Im Vergleich zu bisherigen Ergebnissen gehe der Personalbedarf in den neuen Szenarien zur Entwicklung der Elektromobilität weiter zurück. Auch, weil die Herstellung von E-Autos stärker automatisierbar sei. In der Arbeitsgruppe sind neben der IG Metall auch Unternehmen wie VW, Daimler, Siemens, BASF sowie Forschungsinstitute vertreten.
Hofmann forderte konkrete Schritte von Betrieben und Politik. Knapp die Hälfte der Unternehmen im Organisationsbereich der IG Metall – insbesondere kleine und mittlere Zulieferer – habe keine Strategie für den Strukturwandel. „Das gefährdet hunderttausende von Arbeitsplätzen“, sagte Hofmann dem Handelsblatt.
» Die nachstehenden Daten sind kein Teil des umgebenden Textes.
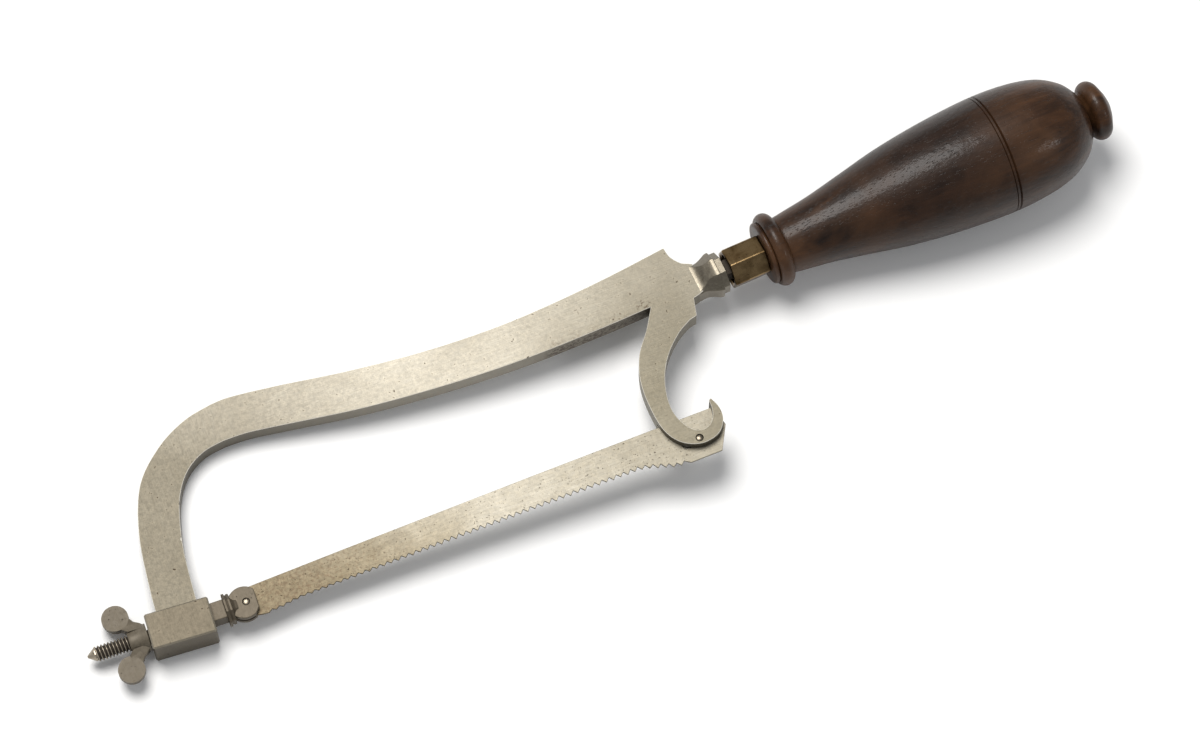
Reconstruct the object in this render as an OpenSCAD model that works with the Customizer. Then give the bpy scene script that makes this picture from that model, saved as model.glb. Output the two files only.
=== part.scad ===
// Small metal-cutting bow saw, lying on its side.
// Saw frame: X along the draw bolt towards the handle, Y towards the bow, Z across the saw.
// The saw frame's origin is the centre of the front blade pin.

/* [Bow] */
// Thickness of the bow at its front
front_thick = 5.6; // [5:0.1:6]
// Thickness of the bow at its rear
rear_thick = 6.8; // [6.4:0.1:7.4]

/* [Front boss] */
// Length of the boss along the draw bolt
boss_len = 18.7; // [17:0.1:20]
// Height of the boss in the plane of the saw
boss_high = 10.8; // [10:0.1:12]
// Thickness of the boss across the saw
boss_thick = 11.4; // [10:0.1:12]
// Turn of the boss in the plane of the saw
boss_turn = -3.5; // [-5:0.5:0]

/* [Draw bolt] */
// Side of the square shank
shank_side = 5.6; // [5:0.1:6]
// Radius of the thread
thread_r = 2.25; // [2.1:0.05:2.4]
// Thickness of the forked eye head
eye_thick = 4.4; // [4:0.1:5]
// Radius of the eye head
eye_r = 4.8; // [4.4:0.1:5.2]
// How far the bolt slides when the nut is slackened
slack = 4; // [1:0.5:4]

/* [Wing nut] */
// Radius of each round wing
wing_r = 3.9; // [3.4:0.1:4.4]
// Distance from the bolt's axis to the centre of a wing
wing_out = 8; // [7.5:0.1:9]
// Thickness of the wings
wing_thick = 1.8; // [1.5:0.1:2.4]

/* [Blade] */
// Distance between the two blade pins
pin_gap = 138; // [138:0.5:139]
// Thickness of the blade
blade_thick = 0.7; // [0.5:0.1:0.8]
// Distance from one tooth to the next
tooth_pitch = 2.2; // [2:0.1:2.5]
// Depth of a tooth
tooth_deep = 1.2; // [0.8:0.1:1.4]
// Radius of both blade pins
pin_r = 1.1; // [0.9:0.05:1.2]

/* [Handle] */
// Largest radius of the handle
handle_r = 18.2; // [17.6:0.2:19.2]
// Angle of the handle to the draw bolt
handle_turn = 4.2; // [3:0.1:5]
// Distance across the flats of the six-sided brass ferrule
ferrule_flats = 11.3; // [11:0.1:12]

/* [Hidden] */
$fn = 64;
steel = [0.72, 0.69, 0.62];
bolt_steel = [0.6, 0.55, 0.48];
brass = [0.55, 0.44, 0.24];
rosewood = [0.25, 0.12, 0.08];

// Resting place: the handle's belly, the bow's outer edge and the boss touch the ground
rest_pitch = -3.42;
rest_roll = -4.91;
rest_move = [-121.41, -30.28, 7.853];

tall = 60;              // longer than any cut across the saw
slot_wide = 1;          // slots that take the blade
slot_top = 9.2;         // how far up the slot in the rear arm reaches
fit_gap = 0.07;         // radial gap of a running fit
bolt_turn = -1.2;       // turn of the draw bolt in the plane of the saw
boss_mid = [-19.6, -0.5];
nut_bears = -29.5;      // where the wing nut's hub ends, just clear of the boss
nut_len = 5.4;
collar_x = -6.2;
collar_r = 4.7;
shank_end = -23;
thread_end = -44.8;
cone_len = 2.4;
pin_slot_gap = 0.08;    // gap of the long hole beside its pin
ferrule_bore_r = 5;
ferrule_turn = 16;      // how far a flat of the ferrule is turned from the saw's side
ferrule_len = 11.5;
ferrule_at = [165.1, 47.1];
tang_side = 5;
tang_len = 62;
tail_end = 143.2;       // where the blade is cut across inside the scroll
tang_front = -1.6;      // where the bolster ends and the tang starts
ring_grooves = [86, 87.3];
flange_r = 6.8;
waist_r = 5.2;

// Corners that the parts of the forging share
bow_cut_out = [10, 59.9];
bow_cut_in = [10, 48];
bow_rear_top = [149.6, 58.8];
neck_low = [152.2, 41];
arm_corner = [139.5, 42.8];

// A smooth curve through the points p, with n steps from each point to the next
function between(a, b, c, d, t) = ((2 * b) + (c - a) * t + (2 * a - 5 * b + 4 * c - d) * t * t
    + (3 * b - a - 3 * c + d) * t * t * t) / 2;
function curve(p, n = 4) = [
    for (i = [0 : len(p) - 2]) for (j = [0 : n - 1])
        between(p[max(i - 1, 0)], p[i], p[i + 1], p[min(i + 2, len(p) - 1)], j / n),
    p[len(p) - 1]];
function arc(at, r, from, to, n = 8) = [
    for (i = [0 : n]) at + r * [cos(from + (to - from) * i / n), sin(from + (to - from) * i / n)]];

module lying() {
    translate(rest_move) rotate([rest_roll, rest_pitch, 0]) children();
}

// The handle's own frame: Z runs from the ferrule's mouth to the end button
module on_handle() {
    translate([ferrule_at.x, ferrule_at.y, 0]) rotate([0, 0, handle_turn]) rotate([0, 90, 0]) children();
}

// The draw bolt's own frame: X runs along its axis to the centre of the front pin
module bolt_frame() {
    lying() rotate([0, 0, bolt_turn]) children();
}

module round_at(x, long, r1, r2) {
    translate([x, 0, 0]) rotate([0, 90, 0]) cylinder(r1 = r1, r2 = r2, h = long);
}

module plate(thick) {
    translate([0, 0, -thick / 2]) linear_extrude(thick) children();
}

// The forging is thinner at the front: this wedge trims every flat part of it
module taper() {
    from = -60;
    to = 180;
    slope = (rear_thick - front_thick) / 175;
    front = (front_thick + (from + 25) * slope) / 2;
    rear = (front_thick + (to + 25) * slope) / 2;
    translate([0, 100, 0]) rotate([90, 0, 0]) linear_extrude(200)
        polygon([[from, -front], [to, -rear], [to, rear], [from, front]]);
}

module forged(outline) {
    intersection() {
        plate(tall) polygon(outline);
        taper();
    }
}

module bow_bar() {
    top = curve([bow_cut_out, [16, 60.1], [30, 58.5], [52, 55.3], [76, 53.2], [100, 53.1], [126, 55.4],
        bow_rear_top]);
    low = curve([arm_corner, [124, 41.7], [100, 40.7], [76, 41.2], [52, 43], [32, 45.8], [18, 47.8],
        bow_cut_in]);
    color(steel) lying() forged(concat(top, [neck_low], low));
}

module front_leg() {
    outer = curve([[-25.1, 3.5], [-24.4, 13], [-22, 29.5], [-16.8, 43.8], [-7.8, 53], [1.5, 58], bow_cut_out]);
    inner = curve([bow_cut_in, [3.5, 46.8], [-2.5, 43.2], [-7, 37], [-9.8, 29], [-11.8, 19], [-13.2, 3.5]]);
    color(steel) lying() difference() {
        forged(concat(outer, inner));
        boss_block(0);
    }
}

module boss_block(bore) {
    difference() {
        translate([boss_mid.x, boss_mid.y, 0]) rotate([0, 0, boss_turn])
            cube([boss_len, boss_high, boss_thick], center = true);
        if (bore > 0) rotate([0, 0, bolt_turn]) cube([2 * tall, bore, bore], center = true);
    }
}

module front_boss() {
    color(steel) lying() boss_block(shank_side + 0.2);
}

module rear_arm() {
    outer = curve([arm_corner, [135.6, 36.4], [131, 30], [128.4, 22.5], [128, 14], [129.2, 5.8], [132.6, 0.6],
        [138, -1.8], [143.4, -0.8], [146.4, 2.8], [146.7, 6.8], [145.4, 10.2]]);
    inner = curve([[144.7, 9.8], [144.5, 6.5], [143, 3.4], [140, 2], [136.6, 3.6], [134, 8.8], [133.8, 14.6],
        [135.6, 21.4], [139, 27.2], [144, 32.2], [148.6, 35]]);
    color(steel) lying() difference() {
        forged(concat(outer, inner, [[151, 35.6], neck_low]));
        translate([120, slot_top - 40, -slot_wide / 2]) cube([40, 40, slot_wide]);
        translate([pin_gap, 0, 0]) cylinder(r = pin_r, h = tall, center = true);
    }
}

module bolster() {
    neck_top = curve([bow_rear_top, [150.3, 55.6], [152.4, 52.8], [155.2, 51.7]]);
    neck_under = curve([[156, 41.7], [154, 41.3], neck_low]);
    color(steel) lying() union() {
        forged(concat(neck_top, [[156.2, 51.6]], neck_under));
        on_handle() rotate(22.5) octagon_neck();
    }
}

module octagon_neck() {
    from = -9.2;
    flare = -7.6;
    rim = -4.2;
    ring = -3.3;
    translate([0, 0, from]) cylinder(r = waist_r, h = flare - from, $fn = 8);
    translate([0, 0, flare]) cylinder(r1 = waist_r, r2 = flange_r, h = rim - flare, $fn = 8);
    translate([0, 0, rim]) cylinder(r = flange_r, h = ring - rim, $fn = 8);
    translate([0, 0, ring]) cylinder(r = flange_r - 0.5, h = tang_front - ring, $fn = 8);
}

module tang() {
    color(bolt_steel) lying() on_handle() translate([0, 0, tang_front + tang_len / 2])
        cube([tang_side, tang_side, tang_len], center = true);
}

module ferrule() {
    color(brass) lying() on_handle() difference() {
        rotate(30 + ferrule_turn) cylinder(r = ferrule_flats / 2 / cos(30), h = ferrule_len, $fn = 6);
        translate([0, 0, -1]) cylinder(r = ferrule_bore_r, h = ferrule_len + 2);
    }
}

module handle() {
    nose_at = 1.2;
    nose_r = ferrule_bore_r - 0.05;
    bead = arc([8.6, ferrule_len + 3], 2.7, -80, 80);
    body = curve([[8.7, 18.4], [9.2, 22], [10.5, 31], [12.7, 42], [15.3, 55], [17.2, 70], [handle_r, 86],
        [17.6, 98], [15.6, 107], [12, 113], [8.4, 116]]);
    button = arc([6.7, 120.6], 2.5, -90, 50);
    color(rosewood) lying() on_handle() difference() {
        rotate_extrude() polygon(concat([[0, nose_at], [nose_r, nose_at], [nose_r, ferrule_len],
            [8.4, ferrule_len]], bead, [[8.5, 18]], body, [[6.4, 117.4]], button,
            [[5.4, 124.4], [0, 125.4]]));
        translate([0, 0, tang_front + tang_len / 2]) cube([tang_side, tang_side, tang_len], center = true);
        for (at = ring_grooves) rotate_extrude()
            polygon([[handle_r - 0.5, at], [handle_r + 1, at - 0.5], [handle_r + 1, at + 0.5]]);
    }
}

module draw_bolt() {
    collar_len = 0.8;
    color(bolt_steel) bolt_frame() difference() {
        union() {
            intersection() {
                translate([-0.6, 0, 0]) cylinder(r = eye_r, h = eye_thick, center = true);
                plate(tall) polygon([[-6, 6], [3.1, 6], [3.1, -2.6], [0.6, -5.4], [-6, -3.4]]);
            }
            round_at(collar_x, 3.4, 2.7, 2.7);
            round_at(collar_x, collar_len, collar_r, collar_r);
            round_at(collar_x + 1.2, collar_len, collar_r - 0.5, collar_r - 0.5);
            translate([shank_end, -shank_side / 2, -shank_side / 2])
                cube([collar_x - shank_end, shank_side, shank_side]);
            round_at(thread_end, shank_end - thread_end, thread_r, thread_r);
            round_at(thread_end - cone_len, cone_len, 0.3, thread_r);
        }
        translate([-3.8, -10, -slot_wide / 2]) cube([20, 20, slot_wide]);
        cylinder(r = pin_r, h = tall, center = true);
    }
}

module wing_nut() {
    nut_end = nut_bears - nut_len;
    wing_x = -36.6;
    color(bolt_steel) bolt_frame() difference() {
        union() {
            round_at(nut_end, nut_len, 3.3, 4.5);
            for (side = [-1, 1]) {
                translate([wing_x, side * wing_out, 0]) cylinder(r = wing_r, h = wing_thick, center = true);
                plate(wing_thick) polygon([[nut_end + 0.4, side * 2.9], [nut_bears - 0.5, side * 3.6],
                    [nut_bears - 1.3, side * 4.9], [-33.1, side * 6.6], [wing_x, side * wing_out],
                    [-37.6, side * 5]]);
            }
        }
        round_at(nut_end - 5, nut_len + 10, thread_r + fit_gap, thread_r + fit_gap);
    }
}

module front_pin() {
    color(steel) lying() cylinder(r = pin_r, h = eye_thick, center = true);
}

module rear_pin() {
    color(steel) lying() translate([pin_gap, 0, 0]) cylinder(r = pin_r, h = 6.6, center = true);
}

// Height of the tips of the teeth: the blade is worn, and widens at both ends
function tip(x) = lookup(x, [[3, -4.9], [9, -4.5], [14.5, -3.7], [44, -3.2], [90, -2.4], [119.5, -2.1],
    [123, -3], [128.8, -4.9], [131.5, -5.2], [tail_end, -4.9]]);

module blade() {
    first = 5.2;
    last = 132;
    nose = -3.2;
    teeth = [for (x = [first : tooth_pitch : last]) each [
        [x, tip(x)], [x + tooth_pitch / 2, tip(x + tooth_pitch / 2) + tooth_deep]]];
    back = [[147, 2.2], [145.6, 8.5], [90, 7.2], [30, 5.5], [nose, 4.4]];
    hole_r = pin_r + pin_slot_gap;
    color(steel) lying() difference() {
        plate(blade_thick) polygon(concat([[nose, -3.6], [first - 1, tip(first)]], teeth,
            [[last + 1.5, tip(last)], [tail_end, tip(tail_end)]], back));
        cylinder(r = pin_r, h = tall, center = true);
        translate([pin_gap, 0, 0]) rotate([0, 0, bolt_turn]) {
            cylinder(r = hole_r, h = tall, center = true);
            translate([-slack, 0, 0]) cylinder(r = hole_r, h = tall, center = true);
            translate([-slack, -hole_r, -1]) cube([slack, 2 * hole_r, 2]);
        }
    }
}

bow_bar();
front_leg();
front_boss();
rear_arm();
bolster();
tang();
ferrule();
handle();
draw_bolt();
wing_nut();
front_pin();
rear_pin();
blade();
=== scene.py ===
import bpy
import bmesh
import math
from mathutils import Matrix, Vector


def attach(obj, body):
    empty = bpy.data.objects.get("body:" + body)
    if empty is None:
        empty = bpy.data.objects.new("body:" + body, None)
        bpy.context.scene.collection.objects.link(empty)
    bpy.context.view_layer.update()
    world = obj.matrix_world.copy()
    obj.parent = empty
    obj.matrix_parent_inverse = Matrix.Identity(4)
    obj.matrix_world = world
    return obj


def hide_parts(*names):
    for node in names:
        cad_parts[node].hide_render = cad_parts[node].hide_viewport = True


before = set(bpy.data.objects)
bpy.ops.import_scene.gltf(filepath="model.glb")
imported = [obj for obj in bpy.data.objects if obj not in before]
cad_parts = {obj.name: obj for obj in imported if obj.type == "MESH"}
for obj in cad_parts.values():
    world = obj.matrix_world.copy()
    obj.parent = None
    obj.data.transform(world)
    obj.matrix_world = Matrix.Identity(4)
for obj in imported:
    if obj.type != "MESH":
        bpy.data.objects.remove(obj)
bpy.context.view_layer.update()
bpy.ops.object.select_all(action='DESELECT')
print("frame loaded,", len(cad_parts), "CAD nodes")

# The saw is drawn flat, in mm, from the centre of the front pin: X to the handle, Y to the bow.
# Then it is tipped until belly, bow and boss touch the ground.
lying = {"roll": -4.91, "pitch": -3.42, "move": (-121.41, -30.28, 7.853)}

sawToRow = (Matrix.Scale(0.001, 4) @ Matrix.Translation(lying["move"])
            @ Matrix.Rotation(math.radians(lying["pitch"]), 4, 'Y')
            @ Matrix.Rotation(math.radians(lying["roll"]), 4, 'X'))


def sawPoint(x, y, z=0):
    return sawToRow @ Vector((x, y, z))


pinGap = 138  # between the two blade pins
boltTurn = -1.2  # the draw bolt against the line of the pins
boltPlace = Matrix.Rotation(math.radians(boltTurn), 4, 'Z')


# camera and light

shot = {"at": (-0.2462, -0.3391, 1.2472), "aim": (-0.0017, 0.0021, 0.0122), "lens": 135, "roll": 15.54,
        "sensor": 36, "nearest": 0.02}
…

Nötig seien Zukunftstarifverträge und verbindliche Zusagen für Investitionen in neue Geschäftsmodelle, Produkte und Entwicklungsaufträge.
Der IG Metall-Chef hatte bereits im Dezember gesagt, viele kleine Zulieferer hätten Finanzierungsprobleme beim Übergang vom Verbrennungsmotor zu alternativen Antrieben. Dazu kämen Auftragsrückgänge. Hofmann hatte sich für
Erleichterungen beim Kurzarbeitergeld ausgesprochen, außerdem seien „dringend“arbeitsmarktpolitisch begleitende Maßnahmen nötig.
Bisher haben E-Autos in Deutschland trotz steigender Zulassungszahlen noch nicht den Durchbruch auf dem Massenmarkt geschafft. Die Elektromobilität spielt aber eine zentrale Rolle im Klimaschutzprogramm der Bundesregierung, mit dem die Klimaziele 2030 im Verkehr erreicht werden sollen. Dafür wird bis 2030 eine Zahl von sieben bis zehn Millionen E-Autos in Deutschland als notwendig angesehen.
Die Autobranche ist auch wegen strengerer Klimavorgaben der EU auf mehr E-Autos in den kommenden Jahren angewiesen. Der FDPVerkehrspolitiker Oliver Luksic nannte die Zahlen des Zwischenberichts der Kommission alarmierend. „Die Bundesregierung muss endlich technologieoffene Politik betreiben.“Der Grünen-Verkehrspolitiker Stephan Kühn sagte: „Die Arbeitnehmer bei Autobauern und Zulieferern brauchen jetzt Planungssicherheit und Qualifizierungsangebote. Die Bundesregierung muss deshalb eine Qualifizierungs-Kurzarbeit bei Autobauern und Zulieferern ermöglichen.